Many developers of server processors chose the variant with a “heavy” clock. In other words, the priority is to execute as many operations within a clock cycle as possible. The manufacturers go for various tricks to achieve this. For example, they integrate two processor cores into one die as IBM did in its Power4. Intel chose two directions in its two server processor series: the Xeon is rather a representative of frequency-growth-oriented CPUs, while the Itanium family includes processors that should do a lot of work per cycle. The frequencies as well as performance of CPUs from the two series differ greatly and the lower-clocked Itanium has an advantage. Both directions involve certain difficulties, though.

There are serious obstacles on the way to further increase of the work performed per cycle. There are many algorithms (in some areas they form a majority of algorithms) that are not easily paralleled, being sequential in their nature. Thus, it takes some effort – recompilation of software – to load with work as many execution units of the processor as possible. Technologies like Hyper-Threading from Intel serve the same purpose (they load idle units of the CPU with work). We will see below that a majority of RISC processors remained at the level of 6 pipelines – more pipelines don’t provide any performance gains.

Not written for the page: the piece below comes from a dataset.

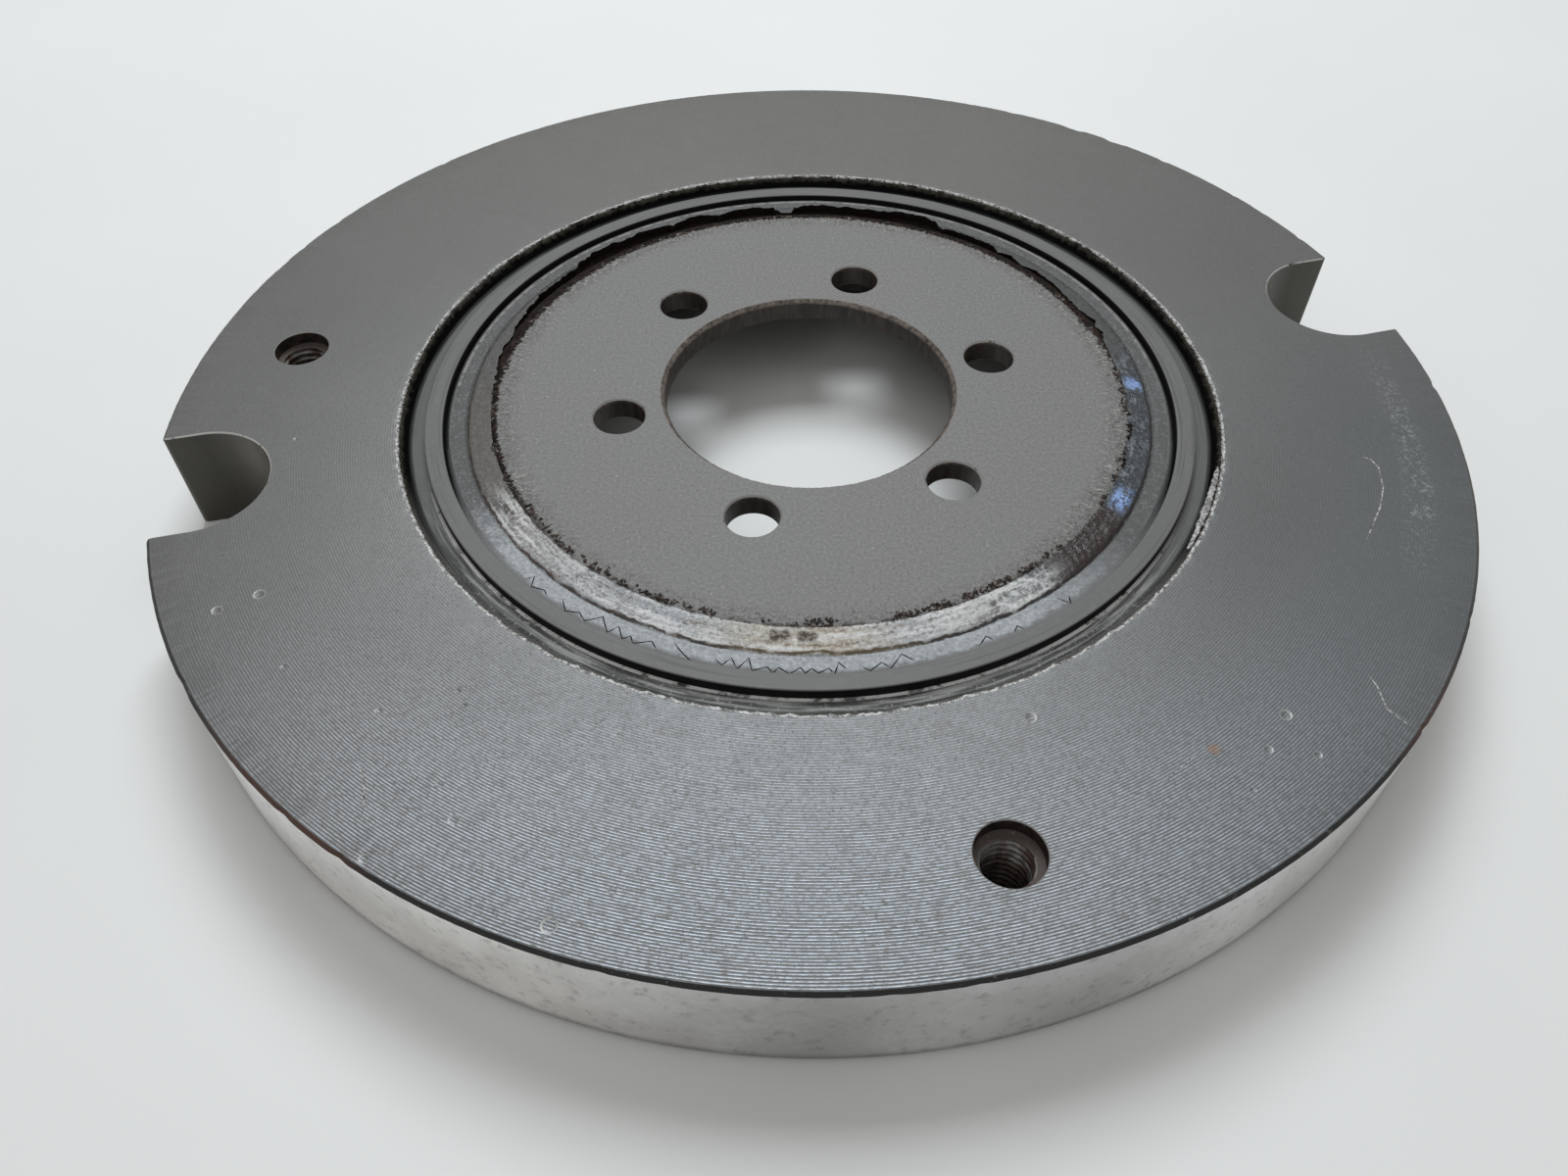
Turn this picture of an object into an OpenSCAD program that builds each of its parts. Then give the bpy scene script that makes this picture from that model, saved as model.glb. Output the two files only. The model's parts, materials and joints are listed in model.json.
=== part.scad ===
// Rubber torsional vibration damper for an engine crankshaft.
// Z runs along the crankshaft axis, with the rear face of the inertia ring at z = 0.
// The pressed hub cup bolts to the crankshaft nose from behind, and the rubber carries the ring.

/* [Inertia ring] */
// Outer diameter of the ring
ring_d = 210; // [206:1:240]
// Thickness of the ring, from its rear face to its front face
ring_h = 19; // [17:0.5:24]
// Chamfer on the outer edges of the ring
ring_chamfer = 0.5; // [0.2:0.1:1.5]
// Depth of the recess round the sleeve, in the front face
recess_depth = 2; // [1:0.25:4]
// Width of the flat floor of the recess
recess_floor_w = 2.5; // [1:0.25:4]
// Width of the sloping wall of the recess
recess_slope_w = 1.7; // [0.5:0.1:3]
// Lead-in chamfer of the ring's bore, at the rear
bore_lead_in = 1; // [0.3:0.1:2]

/* [Rim notches] */
// Width of each U-shaped notch, twice the radius of its round end
notch_w = 22.5; // [10:0.5:26]
// Distance from the axis to the centre of the notch's round end
notch_centre_r = 98.25; // [95:0.25:101]
// Direction of the first notch
notch_1_angle = 16; // [0:0.5:60]
// Direction of the second notch
notch_2_angle = 194.75; // [190:0.25:240]

/* [Tapped holes] */
// Minor diameter of the M8 x 1.25 thread, which is the drilled wall
tap_d = 6.65; // [5:0.05:8]
// Diameter of the counterbore over the thread
tap_mouth_d = 9.1; // [8.2:0.1:12]
// Depth of the counterbore
tap_mouth_depth = 2.2; // [0.5:0.1:5]
// Distance of the first tapped hole from the axis
tap_1_r = 90.5; // [86:0.5:93]
// Direction of the first tapped hole
tap_1_angle = -74; // [-120:0.5:-30]
// Distance of the second tapped hole from the axis
tap_2_r = 88.5; // [86:0.5:93]
// Direction of the second tapped hole
tap_2_angle = 174.5; // [100:0.5:175]

/* [Outer sleeve] */
// Outer diameter of the sleeve, pressed into the ring's bore
sleeve_d = 126.6; // [126:0.1:130]
// Wall thickness of the sleeve
sleeve_wall = 2.9; // [1.5:0.1:3]
// How far the sleeve's front edge sits below the ring's front face
sleeve_front_drop = 0.2; // [0:0.1:0.9]
// Height of the sleeve's rear edge
sleeve_rear_z = 1; // [0:0.25:3]
// Chamfer on the sleeve's edges
sleeve_chamfer = 0.35; // [0.1:0.05:0.6]

/* [Rubber element] */
// Depth of the rubber's front surface below the hub's face
rubber_front_drop = 1; // [0.95:0.05:1.5]
// Height of the rubber's rear surface
rubber_rear_z = 3; // [2:0.25:6]
// Height that the rubber climbs where it meets the sleeve
rubber_climb = 0.4; // [0.1:0.05:0.5]
// How far the flash reaches inward over the hub's bend, from the skirt
flash_w = 3.8; // [2:0.1:4]
// Clearance left at the bonded face, on the sleeve's side
bond_gap = 0.05; // [0.02:0.01:0.1]

/* [Hub cup] */
// Thickness of the pressed steel
hub_t = 4; // [3:0.25:4.5]
// Outer diameter of the hub's skirt
skirt_d = 112.8; // [110:0.2:114]
// Outside radius of the bend between the face and the skirt
hub_bend_r = 5; // [5:0.25:6]
// Height of the skirt's rear edge
skirt_rear_z = 2; // [1:0.25:5]
// Diameter of the pilot bore
bore_d = 48; // [30:0.5:50]
// Chamfer at the front of the pilot bore
bore_chamfer = 0.6; // [0.2:0.1:1]
// Diameter of the circle that the bolt holes lie on
bolt_pcd = 64; // [62:0.5:80]
// Number of bolt holes
bolt_count = 6; // [3:1:8]
// Diameter of each bolt hole
bolt_hole_d = 8.5; // [5:0.5:9]
// Direction of the first bolt hole
bolt_first_angle = 15.25; // [0:0.25:60]

/* [Hidden] */
$fn = 96;
// Length that a cutter runs past each face
cut = 1;
ring_r = ring_d / 2;
sleeve_r = sleeve_d / 2;
sleeve_ri = sleeve_r - sleeve_wall;
sleeve_front_z = ring_h - sleeve_front_drop;
recess_r = sleeve_r + recess_floor_w;
recess_mouth_r = recess_r + recess_slope_w;
skirt_r = skirt_d / 2;
hub_rear_z = ring_h - hub_t;
// Centre of the hub's bend, seen in section
bend_x = skirt_r - hub_bend_r;
bend_z = ring_h - hub_bend_r;
rubber_front_z = ring_h - rubber_front_drop;
rubber_r = sleeve_ri - bond_gap;
// The crease is where the flash meets the rubber's flat front surface
crease_r = skirt_r + 0.3;
flash_r = skirt_r - flash_w;

// A solid turned from the points of its half section, given as [radius, height]
module turned(points) {
    rotate_extrude() polygon(points);
}

module at_polar(radius, angle) {
    rotate([0, 0, angle]) translate([radius, 0, 0]) children();
}

// Tool that cuts a U-shaped notch, open to the rim
module notch_cutter() {
    length = ring_r - notch_centre_r + notch_w;
    translate([0, 0, -cut]) {
        cylinder(h = ring_h + 2 * cut, d = notch_w);
        translate([0, -notch_w / 2, 0]) cube([length, notch_w, ring_h + 2 * cut]);
    }
}

// Tool that drills one tapped hole through the ring, with its counterbore
module tap_cutter() {
    translate([0, 0, -cut]) cylinder(h = ring_h + 2 * cut, d = tap_d);
    translate([0, 0, ring_h - tap_mouth_depth]) cylinder(h = tap_mouth_depth + cut, d = tap_mouth_d);
}

module ring_blank() {
    turned([
        [sleeve_r, bore_lead_in],
        [sleeve_r + bore_lead_in, 0],
        [ring_r - ring_chamfer, 0],
        [ring_r, ring_chamfer],
        [ring_r, ring_h - ring_chamfer],
        [ring_r - ring_chamfer, ring_h],
        [recess_mouth_r, ring_h],
        [recess_r, ring_h - recess_depth],
        [sleeve_r, ring_h - recess_depth],
    ]);
}

module inertia_ring() {
    color("dimgray") difference() {
        ring_blank();
        for (angle = [notch_1_angle, notch_2_angle]) at_polar(notch_centre_r, angle) notch_cutter();
        at_polar(tap_1_r, tap_1_angle) tap_cutter();
        at_polar(tap_2_r, tap_2_angle) tap_cutter();
    }
}

module outer_sleeve() {
    color("gray") turned([
        [sleeve_ri, sleeve_rear_z + sleeve_chamfer],
        [sleeve_ri + sleeve_chamfer, sleeve_rear_z],
        [sleeve_r - sleeve_chamfer, sleeve_rear_z],
        [sleeve_r, sleeve_rear_z + sleeve_chamfer],
        [sleeve_r, sleeve_front_z - sleeve_chamfer],
        [sleeve_r - sleeve_chamfer, sleeve_front_z],
        [sleeve_ri + sleeve_chamfer, sleeve_front_z],
        [sleeve_ri, sleeve_front_z - sleeve_chamfer],
    ]);
}

// Half section of the pressed cup: face, bend and skirt, with no holes
module hub_section() {
    translate([0, hub_rear_z]) square([bend_x, hub_t]);
    translate([skirt_r - hub_t, skirt_rear_z]) square([hub_t, bend_z - skirt_rear_z]);
    translate([bend_x, bend_z]) intersection() {
        square(hub_bend_r);
        difference() {
            circle(hub_bend_r);
            circle(hub_bend_r - hub_t);
        }
    }
}

// Half section of the bend's full outside round, which shapes the underside of the flash
module bend_round() {
    translate([bend_x, bend_z]) circle(hub_bend_r);
}

module rubber_element() {
    color("black") rotate_extrude() difference() {
        polygon([
            [skirt_r, rubber_rear_z],
            [rubber_r, rubber_rear_z],
            [rubber_r, rubber_front_z + rubber_climb],
            [rubber_r - rubber_climb, rubber_front_z],
            [crease_r, rubber_front_z],
            [flash_r, ring_h],
            [flash_r, bend_z],
            [skirt_r, bend_z],
        ]);
        bend_round();
    }
}

module hub_cup() {
    color("slategray") difference() {
        rotate_extrude() hub_section();
        translate([0, 0, hub_rear_z - cut]) cylinder(h = hub_t + 2 * cut, d = bore_d);
        translate([0, 0, ring_h - bore_chamfer])
            cylinder(h = bore_chamfer + cut, d1 = bore_d, d2 = bore_d + 2 * (bore_chamfer + cut));
        for (i = [0 : bolt_count - 1])
            at_polar(bolt_pcd / 2, bolt_first_angle + i * 360 / bolt_count)
                translate([0, 0, hub_rear_z - cut]) cylinder(h = hub_t + 2 * cut, d = bolt_hole_d);
    }
}

inertia_ring();
outer_sleeve();
rubber_element();
hub_cup();
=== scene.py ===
# Looks of the crankshaft torsional vibration damper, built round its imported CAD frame.
# Lengths in this script are millimetres, heights are above the ring's rear face, and directions
# are degrees from +X, anticlockwise from the front. solid() turns millimetres into metres.
import json
import math

import bpy
import numpy as np
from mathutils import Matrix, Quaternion, Vector


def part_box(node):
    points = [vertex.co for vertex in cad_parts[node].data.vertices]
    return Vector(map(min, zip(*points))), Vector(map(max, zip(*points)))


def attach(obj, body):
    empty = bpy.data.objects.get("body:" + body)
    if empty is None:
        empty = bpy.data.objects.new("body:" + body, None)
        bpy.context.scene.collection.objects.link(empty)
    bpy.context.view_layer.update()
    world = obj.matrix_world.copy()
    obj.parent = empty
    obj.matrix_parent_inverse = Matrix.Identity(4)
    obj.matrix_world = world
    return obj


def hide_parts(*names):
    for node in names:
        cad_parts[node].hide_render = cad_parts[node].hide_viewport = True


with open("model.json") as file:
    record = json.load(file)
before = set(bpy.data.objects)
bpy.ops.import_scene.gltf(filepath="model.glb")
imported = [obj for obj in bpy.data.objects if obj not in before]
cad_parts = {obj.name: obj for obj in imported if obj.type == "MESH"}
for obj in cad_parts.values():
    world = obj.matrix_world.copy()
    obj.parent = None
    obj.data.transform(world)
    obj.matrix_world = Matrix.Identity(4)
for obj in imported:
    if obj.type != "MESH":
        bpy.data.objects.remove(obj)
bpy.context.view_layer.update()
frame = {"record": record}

MM = 0.001
UNDER = 1.0  # how far a cutting tool runs past a face

# Sizes read from the CAD frame
ring_lo, ring_hi = (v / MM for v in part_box("inertia_ring"))
sleeve_lo, sleeve_hi = (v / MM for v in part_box("outer_sleeve"))
rubber_lo, rubber_hi = (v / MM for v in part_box("rubber_element"))
hub_lo, hub_hi = (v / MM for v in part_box("hub_cup"))
mounts = {m["name"]: m for m in frame["record"]["mounts"]}
RING_R, RING_H = -ring_lo.x, ring_hi.z
SLEEVE_R, SLEEVE_TOP, SLEEVE_REAR = sleeve_hi.x, sleeve_hi.z, sleeve_lo.z
RUBBER_R, RUBBER_REAR = rubber_hi.x, rubber_lo.z
SKIRT_R, SKIRT_REAR = hub_hi.x, hub_lo.z
BORE_R = mounts["pilot_bore"]["dims"]["r_mm"]
BOLTS = mounts["bolt_circle"]["dims"]

# Sizes that the frame does not give, as in the CAD source
BORE_LEAD_IN = 1.0
RIM_CHAMFER = 0.5
RECESS_DEPTH, RECESS_FLOOR_W, RECESS_SLOPE_W = 2.0, 2.5, 1.7
NOTCH_R, NOTCH_CENTRE_R = 11.25, 98.25
NOTCH_ANGLES = (16.0, 194.75)
TAP_MOUTH_R, TAP_MOUTH_DEPTH = 4.55, 2.2
THREAD_MAJOR_R, THREAD_PITCH = 4.0, 1.25
SLEEVE_WALL = 2.9
HUB_T, BEND_R = 4.0, 5.0
BOLT_FIRST_ANGLE = 15.25
RUBBER_FRONT = 18.0
CREASE_R, FLASH_R = 56.7, 52.6
MOUTH_R = SLEEVE_R + RECESS_FLOOR_W + RECESS_SLOPE_W
RECESS_Z = RING_H - RECESS_DEPTH
TURNING_PITCH = 0.41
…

The only exception is the Itanium family, but at a high cost: performance of this processor heavily depends on the quality of the compiler. Let’s summarize: the increase in work performed per clock cycle is limited by the nature of many existing algorithms.

Frequency growth also brings about a series of unpleasant surprises and predictable consequences. It results in the processor’s higher power consumption and heat dissipation. Then, any circuit – especially the sophisticated circuitry of a modern processor - has a frequency ceiling. This ceiling is mainly because of the necessity to synchronize different processor units. There’s always a tiny difference between the operational timings of different units of the CPU and the units start working out of sync at a certain frequency. This frequency is the limit, conditioned by the architecture of the particular processor.